_Available data_

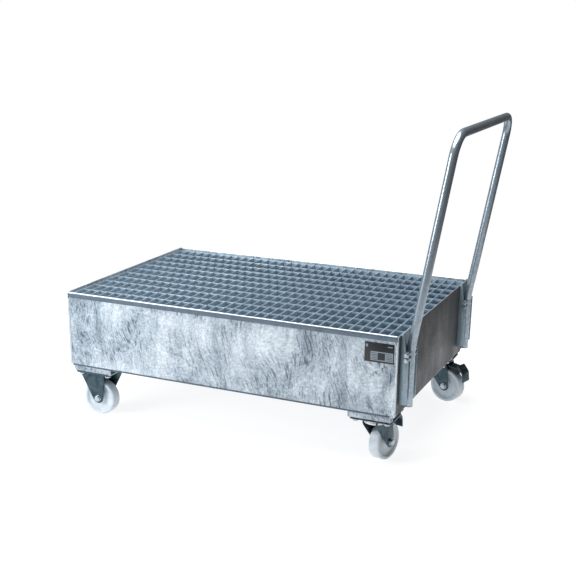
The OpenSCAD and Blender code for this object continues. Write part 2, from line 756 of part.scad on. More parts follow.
tray_shell();
front_wall();
rear_wall();
weld_beads();
ledge_front();
ledge_rear();
ledge_left();
ledge_right();
foot_front_left();
foot_rear_left();
foot_front_right();
foot_rear_right();
label_plate();
bearing_bars();
cross_bars();
grating_frame();
handle_tube();
tube_end_caps();
bracket_front();
bracket_rear();
handle_bolts();
handle_nuts();
handle_spacers();
castor_bolts();
castor_nuts();
castor_washers();
fixed_fork_front();
fixed_fork_rear();
fixed_axle_bolts();
fixed_axle_nuts();
fixed_axle_sleeves();
wheel_front_left();
wheel_rear_left();
bush_front_left();
bush_rear_left();
swivel_plate_front();
swivel_plate_rear();
race_front();
race_rear();
race_balls();
king_pins();
swivel_fork_front();
swivel_fork_rear();
swivel_axle_bolt_front();
swivel_axle_bolt_rear();
swivel_axle_nut_front();
swivel_axle_nut_rear();
swivel_axle_sleeve_front();
swivel_axle_sleeve_rear();
brake_pin_front();
brake_pin_rear();
brake_pedal_front();
brake_pedal_rear();
brake_shoe_front();
brake_shoe_rear();
wheel_front_right();
wheel_rear_right();
bush_front_right();
bush_rear_right();
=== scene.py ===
"""Looks of the drum dolly: every visible piece and finish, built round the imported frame."""

import json
import logging
import math
from collections.abc import Callable, Iterable, Iterator, Sequence
from contextlib import contextmanager
from dataclasses import dataclass, field
from enum import Enum

import bmesh
import bpy
from mathutils import Matrix, Vector


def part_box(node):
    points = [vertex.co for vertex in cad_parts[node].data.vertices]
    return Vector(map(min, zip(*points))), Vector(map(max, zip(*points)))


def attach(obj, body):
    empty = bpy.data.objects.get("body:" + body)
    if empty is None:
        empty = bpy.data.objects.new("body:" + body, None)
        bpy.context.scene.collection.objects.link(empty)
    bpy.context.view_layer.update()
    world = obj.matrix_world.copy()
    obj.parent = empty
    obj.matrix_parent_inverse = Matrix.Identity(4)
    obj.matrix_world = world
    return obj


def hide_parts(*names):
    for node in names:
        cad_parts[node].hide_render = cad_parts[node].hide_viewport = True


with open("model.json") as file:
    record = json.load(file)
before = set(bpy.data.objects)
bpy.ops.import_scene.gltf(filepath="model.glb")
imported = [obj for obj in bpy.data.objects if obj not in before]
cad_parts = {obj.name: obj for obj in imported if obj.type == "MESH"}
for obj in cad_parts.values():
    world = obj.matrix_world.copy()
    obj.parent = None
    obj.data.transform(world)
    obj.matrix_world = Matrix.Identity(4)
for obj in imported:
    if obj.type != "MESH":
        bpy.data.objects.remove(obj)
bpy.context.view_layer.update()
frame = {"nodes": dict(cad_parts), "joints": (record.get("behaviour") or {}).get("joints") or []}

log = logging.getLogger("drum_dolly")
MM = 0.001
Point = tuple[float, float]


# ---------- modelling by hand ----------


def mm(x: float, y: float, z: float) -> Vector:
    """Point or distance given in millimetres, in metres."""
    return Vector((x, y, z)) * MM


def deselect() -> None:
    """Leaves edit mode and drops the selection, which loading the frame leaves full."""
    if bpy.context.object and bpy.context.object.mode != "OBJECT":
        bpy.ops.object.mode_set(mode="OBJECT")
    bpy.ops.object.select_all(action="DESELECT")


def only(piece: bpy.types.Object) -> None:
    """Selects one piece and makes it active."""
    deselect()
    piece.select_set(True)
    bpy.context.view_layer.objects.active = piece


def settle(name: str) -> bpy.types.Object:
    """Names the primitive that was just added and applies its place to its mesh.

    Args:
        name: name of the piece.

    Returns:
        The piece, with its object at the origin.
    """
    piece = bpy.context.object
    piece.name = piece.data.name = name
    bpy.ops.object.transform_apply(location=True, rotation=True, scale=True)
    return piece


@contextmanager
def editing(piece: bpy.types.Object) -> Iterator[None]:
    """Edit mode on one piece with everything selected.

    Args:
        piece: piece to edit.

    Yields:
        Nothing; object mode is back afterwards.
    """
    only(piece)
    bpy.ops.object.mode_set(mode="EDIT")
    bpy.ops.mesh.select_all(action="SELECT")
    yield
    bpy.ops.object.mode_set(mode="OBJECT")


class Part(Enum):
    """What a pick selects in edit mode."""

    VERT = "VERT"
    EDGE = "EDGE"
    FACE = "FACE"


def pick(piece: bpy.types.Object, part: Part, test: Callable[[Vector, Vector], bool]) -> int:
    """Selects the vertices, edges or faces of a piece in edit mode by their place and direction.

    Args:
        piece: piece in edit mode.
        part: what to select.
        test: gets an element's middle in mm and its normal, or an edge's direction.

    Returns:
        How many elements are selected.
    """
    bpy.ops.mesh.select_mode(type=part.value)
    bpy.ops.mesh.select_all(action="DESELECT")
    shape = bmesh.from_edit_mesh(piece.data)
    count = 0
    elements = {Part.VERT: shape.verts, Part.EDGE: shape.edges, Part.FACE: shape.faces}[part]
    for element in elements:
        if part is Part.VERT:
            middle, way = element.co, element.normal
        elif part is Part.EDGE:
            a, b = element.verts
            middle, way = (a.co + b.co) / 2, (b.co - a.co).normalized()
        else:
            middle, way = element.calc_center_median(), element.normal
        if test(middle / MM, way):
            element.select_set(True)
            count += 1
    bmesh.update_edit_mesh(piece.data)
    return count


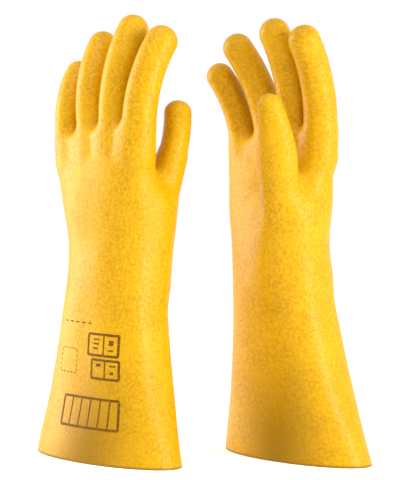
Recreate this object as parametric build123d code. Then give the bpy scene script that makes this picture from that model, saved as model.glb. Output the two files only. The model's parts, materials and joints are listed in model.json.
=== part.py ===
"""A pair of moulded rubber insulating gloves, standing on their bell cuffs.

Each glove is one dipped rubber skin. It is cut here where the rubber bends: at the wrist, at the root of each
digit and half way along each digit, so that the pieces can turn on each other. The gauntlet and the hand are each
cut once more, into a lower and an upper length that stay together.

A glove is drawn in its own frame: +X towards the thumb, +Y towards the palm side, +Z towards the fingertips,
origin at the middle of the hem. The right glove is the left one mirrored. All sizes are in millimetres.
"""

from build123d import *
import os

# The rubber
WALL = 2.0
JOINT_GAP = 0.4

# How the pair stands: turn of each glove about the vertical, hem to hem distance, and how far back the right one is
TURN_DEG = 45.0
HEM_TO_HEM = 153.0
STAGGER = 50.0

# The body of the glove: ovals from below the hem up to the webs of the fingers. Each is height, centre towards
# thumb, centre towards palm, half width, half depth, tilt down to the little finger and turn of its thumb end back.
HEM_TRIM = 6.0
BODY_OVALS = [
    (-HEM_TRIM, 1.0, -0.5, 75.5, 39.0, 0.0, 0.0),
    (0.0, 0.0, 0.0, 74.0, 39.0, 0.0, 0.0),
    (50.0, -4.0, 5.0, 62.5, 37.0, 0.0, 0.0),
    (105.0, -9.0, 10.0, 51.5, 35.0, 0.0, 0.0),
    (171.0, -16.0, 15.0, 44.5, 32.5, 0.0, 0.0),
    (205.0, -19.0, 12.5, 51.0, 30.0, 3.0, 1.0),
    (232.0, -23.0, 8.5, 54.0, 24.0, 6.0, 3.0),
    (250.0, -26.0, 6.5, 54.5, 19.0, 9.0, 3.5),
    (259.0, -26.5, 6.0, 51.0, 13.0, 9.0, 3.5),
    (262.5, -26.5, 6.0, 46.0, 8.0, 9.0, 3.5),
]

WRIST = Vector(-16.0, 15.0, 171.0)
WRIST_BEND_RADIUS = 43.0

# Where the bell cuff ends and the straight sleeve begins, and where the palm ends and the knuckles begin
CUFF_HEIGHT = 75.0
KNUCKLES = Vector(-24.0, 8.0, 237.0)
KNUCKLE_TILT = 6.0
THUMB_PARTING = 33.0

# The digits: hinge at the root, centre of the round tip, radius, bow of the arc between them, and the share of
# that arc at which the second hinge lies.
DIGITS = {
    "index": (Vector(15.5, 5.5, 272), Vector(16, 27.5, 336.5), 13.5, 5.0, 0.5),
    "middle": (Vector(-12.5, 6, 275), Vector(-18, 27.5, 343), 13.0, 5.0, 0.5),
    "ring": (Vector(-40, 7, 270), Vector(-55.5, 30, 328.5), 12.5, 5.0, 0.5),
    "little": (Vector(-67.5, 8.5, 259), Vector(-78.5, 26, 304.5), 11.5, 4.0, 0.5),
    "thumb": (Vector(11, 47, 240), Vector(8, 55.5, 279), 12.5, 2.0, 0.5),
}
BEND_RADIUS_SHARE = 1.3
STUB_LENGTH = 26.0

# The ball of the thumb: a cone from inside the palm up to the thumb's root
THUMB_BALL = Vector(0, 18, 150)
THUMB_BALL_RADIUS = 25.0

PALM_SIDE = Vector(0, 1, 0)
LITTLE_SIDE = Vector(-1, 0, 0)
FAR = 300.0
SIDES = ("left", "right")


def oval(height, centre_x, centre_y, half_width, half_depth, tilt, turn, inset):
    """One oval section of the glove body, drawn inset from its outline."""
    frame = Plane(origin=(centre_x, centre_y, height)) * Rot(0, -tilt, -turn)
    return frame * Ellipse(half_width - inset, half_depth - inset)


def glove_body(inset=0.0):
    """The solid inside the body's outer skin, or inside the skin that lies inset from it."""
    sections = [oval(*row, inset) for row in BODY_OVALS[:-2]]
    sections += [Pos(0, 0, -inset) * oval(*row, inset) for row in BODY_OVALS[-2:]]
    return loft(sections)


def side_of(frame, sign):
    """A large block on the +Z or -Z side of a plane."""
    return frame * Pos(0, 0, sign * FAR / 2) * Box(FAR, FAR, FAR)


class Digit:
    """A finger or thumb: a round tube along an arc, with a hinge at its root and one half way along."""

    def __init__(self, name):
        self.name = name
        self.root, self.tip, self.radius, bow, share = DIGITS[name]
        self.flex_side = LITTLE_SIDE if name == "thumb" else PALM_SIDE
        chord = self.tip - self.root
        self.axis = chord.cross(self.flex_side).normalized()
        outward = chord.cross(self.axis).normalized()
        if outward.dot(self.flex_side) > 0:
            outward = -outward
        self.arc = ThreePointArc(self.root, self.root + chord * 0.5 + outward * bow, self.tip)
        self.bend = self.arc @ share
        self.root_frame = Plane(origin=self.root, x_dir=self.axis, z_dir=self.arc % 0)
        self.bend_frame = Plane(origin=self.bend, x_dir=self.axis, z_dir=self.arc % share)
        self.bend_radius = self.radius * BEND_RADIUS_SHARE

    def tube(self, inset=0.0):
        """The solid inside the digit's skin, from inside the palm to the round tip."""
        start = self.root - (self.arc % 0) * STUB_LENGTH
        path = Wire([Line(start, self.root), self.arc])
        profile = Plane(origin=start, x_dir=self.axis, z_dir=self.arc % 0) * Circle(self.radius - inset)
        return sweep(profile, path=path) + Pos(*self.tip) * Sphere(self.radius - inset)

    def knuckle(self, frame, extra=0.0):
        """The round bar about a hinge's axis that parts the pieces on its two sides."""
        return frame * Rot(0, 90, 0) * Cylinder(self.bend_radius + extra, 3 * self.radius)

    def near_side(self, frame):
        """All that stays with the piece before a hinge."""
        return side_of(frame, -1) + self.knuckle(frame)

    def stub(self):
        """The length of the digit that belongs to the palm."""
        return self.tube() & self.near_side(self.root_frame)

    def pieces(self):
        """The two hollow lengths of the digit, beyond each hinge."""
        skin = self.tube() - self.tube(WALL)
        beyond_root = (skin & side_of(self.root_frame, 1)) - self.knuckle(self.root_frame, JOINT_GAP)
        base = beyond_root & self.near_side(self.bend_frame)
        tip = (skin & side_of(self.bend_frame, 1)) - self.knuckle(self.bend_frame, JOINT_GAP)
        return {f"{self.name}_base": base, f"{self.name}_tip": tip}


def thumb_ball(digit, inset=0.0):
    """The cone of rubber between the palm and the thumb's root."""
    towards = digit.root - THUMB_BALL
    wide = Plane(origin=THUMB_BALL, z_dir=towards) * Circle(THUMB_BALL_RADIUS - inset)
    narrow = Plane(origin=digit.root, z_dir=towards) * Circle(digit.radius - inset)
    return loft([wide, narrow])


def wrist_bar(extra=0.0):
    """The round bar about the wrist's axis that parts the gauntlet from the hand."""
    return Pos(*WRIST) * Rot(0, 90, 0) * Cylinder(WRIST_BEND_RADIUS + extra, FAR)


def beyond_thumb_parting():
    """A large block on the palm side of the plane between the knuckles and the thumb."""
    return side_of(Plane(origin=(0, THUMB_PARTING, KNUCKLES.Z), z_dir=PALM_SIDE), 1)

def glove_pieces():
    """Every piece of a left glove, by name, in the glove's own frame."""
    digits = [Digit(name) for name in DIGITS]
    thumb = digits[-1]
    outside = glove_body() + thumb_ball(thumb)
    inside = glove_body(WALL) + thumb_ball(thumb, WALL)
    for digit in digits:
        outside += digit.stub()
        inside += digit.tube(WALL)
    skin = outside - inside
    wrist_level = Plane(origin=WRIST)
    gauntlet = (skin & (side_of(wrist_level, -1) + wrist_bar())) - side_of(Plane.XY, -1)
    below_sleeve = side_of(Plane(origin=(0, 0, CUFF_HEIGHT)), -1)
    hand = (skin - side_of(wrist_level, -1)) - wrist_bar(JOINT_GAP)
    knuckle_block = side_of(Plane(origin=KNUCKLES) * Rot(0, -KNUCKLE_TILT, 0), 1) - beyond_thumb_parting()
    pieces = {
        "cuff": gauntlet & below_sleeve,
        "sleeve": gauntlet - below_sleeve,
        "palm": hand - knuckle_block,
        "knuckles": hand & knuckle_block,
    }
    for digit in digits:
        pieces.update(digit.pieces())
    return pieces


def standing(side, thing):
    """A shape taken from the glove's own frame to where that glove stands in the pair."""
    if side == "left":
        return Pos(-HEM_TO_HEM / 2, 0, 0) * Rot(0, 0, -TURN_DEG) * thing
    return Pos(HEM_TO_HEM / 2, STAGGER, 0) * Rot(0, 0, -TURN_DEG) * mirror(thing, about=Plane.XZ)


def pair_pieces():
    """Every piece of the pair in the part's frame, and the shift that put the origin under its middle."""
    glove = glove_pieces()
    pair = {f"{side}_{name}": standing(side, piece) for side in SIDES for name, piece in glove.items()}
    middle = Compound(children=[Part() + piece for piece in pair.values()]).bounding_box().center()
    shift = Vector(-middle.X, -middle.Y, 0)
    return {name: Pos(*shift) * piece for name, piece in pair.items()}, shift


def main():
    os.makedirs("parts", exist_ok=True)
    pieces, shift = pair_pieces()
    for name, piece in pieces.items():
        export_step(piece, f"parts/{name}.step")
    print("pieces", len(pieces), "shift", shift)


if __name__ == "__main__":
    main()
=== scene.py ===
"""A pair of moulded rubber insulating gloves.

Each glove is one smooth skin, cut into closed lengths in place of the CAD bodies, which are hidden.
"""

import json
import math
from collections import namedtuple

import bmesh
import bpy
import numpy as np
from mathutils import Matrix, Vector


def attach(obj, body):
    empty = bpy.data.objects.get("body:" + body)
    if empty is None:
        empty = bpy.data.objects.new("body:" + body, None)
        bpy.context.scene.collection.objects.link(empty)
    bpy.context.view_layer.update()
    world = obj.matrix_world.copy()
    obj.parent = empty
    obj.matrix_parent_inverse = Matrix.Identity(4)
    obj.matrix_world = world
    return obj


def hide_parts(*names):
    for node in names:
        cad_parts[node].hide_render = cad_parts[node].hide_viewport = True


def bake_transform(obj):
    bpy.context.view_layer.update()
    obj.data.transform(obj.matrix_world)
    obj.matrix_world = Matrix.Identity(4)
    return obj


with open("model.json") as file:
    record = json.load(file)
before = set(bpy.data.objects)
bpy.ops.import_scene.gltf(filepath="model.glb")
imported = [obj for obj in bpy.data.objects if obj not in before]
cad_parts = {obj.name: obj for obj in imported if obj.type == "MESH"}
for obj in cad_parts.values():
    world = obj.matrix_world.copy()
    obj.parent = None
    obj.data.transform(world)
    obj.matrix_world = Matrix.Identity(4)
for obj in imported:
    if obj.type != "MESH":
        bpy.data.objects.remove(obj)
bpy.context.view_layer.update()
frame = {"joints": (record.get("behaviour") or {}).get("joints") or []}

# ---------------------------------------------------------------- the glove's shape, in mm, in its own frame:
# +X towards the thumb, +Y towards the palm side, +Z towards the fingertips, origin at the middle of the hem.

WALL = 2.0
TURN = math.radians(-45.0)
WRIST = np.array([-16.0, 15.0, 171.0])
# how far above and below the wrist two points are worked out, which nothing uses
WRIST_REACH = 26.0

# the columns of the table of ovals, the last two in degrees
HEIGHT, CENTRE_X, CENTRE_Y, HALF_WIDTH, HALF_DEPTH, TILT, OVAL_TURN = range(7)
BODY_OVALS = np.array([
    (-6.0, 1.0, -0.5, 75.5, 39.0, 0.0, 0.0),
    (0.0, 0.0, 0.0, 74.0, 39.0, 0.0, 0.0),
    (50.0, -4.0, 5.0, 62.5, 37.0, 0.0, 0.0),
    (105.0, -9.0, 10.0, 51.5, 35.0, 0.0, 0.0),
    (171.0, -16.0, 15.0, 44.5, 32.5, 0.0, 0.0),
    (205.0, -19.0, 12.5, 51.5, 29.5, 3.0, 1.0),
    (232.0, -24.0, 8.5, 54.2, 22.5, 6.0, 3.0),
    (250.0, -26.5, 6.5, 54.0, 17.5, 9.0, 3.5),
    (262.0, -26.5, 6.0, 52.5, 15.5, 9.0, 3.5),
])
BODY_TOP = 262.0
BODY_TOP_ROUNDING = 9.0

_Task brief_
Print, without alteration, the lines from the line with "Pos(*shift) * piece" to the line with "WRIST_REACH = 26.0". Include both of them, and omit every other line.

_Solution_
    return {name: Pos(*shift) * piece for name, piece in pair.items()}, shift


def main():
    os.makedirs("parts", exist_ok=True)
    pieces, shift = pair_pieces()
    for name, piece in pieces.items():
        export_step(piece, f"parts/{name}.step")
    print("pieces", len(pieces), "shift", shift)


if __name__ == "__main__":
    main()
=== scene.py ===
"""A pair of moulded rubber insulating gloves.

Each glove is one smooth skin, cut into closed lengths in place of the CAD bodies, which are hidden.
"""

import json
import math
from collections import namedtuple

import bmesh
import bpy
import numpy as np
from mathutils import Matrix, Vector


def attach(obj, body):
    empty = bpy.data.objects.get("body:" + body)
    if empty is None:
        empty = bpy.data.objects.new("body:" + body, None)
        bpy.context.scene.collection.objects.link(empty)
    bpy.context.view_layer.update()
    world = obj.matrix_world.copy()
    obj.parent = empty
    obj.matrix_parent_inverse = Matrix.Identity(4)
    obj.matrix_world = world
    return obj


def hide_parts(*names):
    for node in names:
        cad_parts[node].hide_render = cad_parts[node].hide_viewport = True


def bake_transform(obj):
    bpy.context.view_layer.update()
    obj.data.transform(obj.matrix_world)
    obj.matrix_world = Matrix.Identity(4)
    return obj


with open("model.json") as file:
    record = json.load(file)
before = set(bpy.data.objects)
bpy.ops.import_scene.gltf(filepath="model.glb")
imported = [obj for obj in bpy.data.objects if obj not in before]
cad_parts = {obj.name: obj for obj in imported if obj.type == "MESH"}
for obj in cad_parts.values():
    world = obj.matrix_world.copy()
    obj.parent = None
    obj.data.transform(world)
    obj.matrix_world = Matrix.Identity(4)
for obj in imported:
    if obj.type != "MESH":
        bpy.data.objects.remove(obj)
bpy.context.view_layer.update()
frame = {"joints": (record.get("behaviour") or {}).get("joints") or []}

# ---------------------------------------------------------------- the glove's shape, in mm, in its own frame:
# +X towards the thumb, +Y towards the palm side, +Z towards the fingertips, origin at the middle of the hem.

WALL = 2.0
TURN = math.radians(-45.0)
WRIST = np.array([-16.0, 15.0, 171.0])
# how far above and below the wrist two points are worked out, which nothing uses
WRIST_REACH = 26.0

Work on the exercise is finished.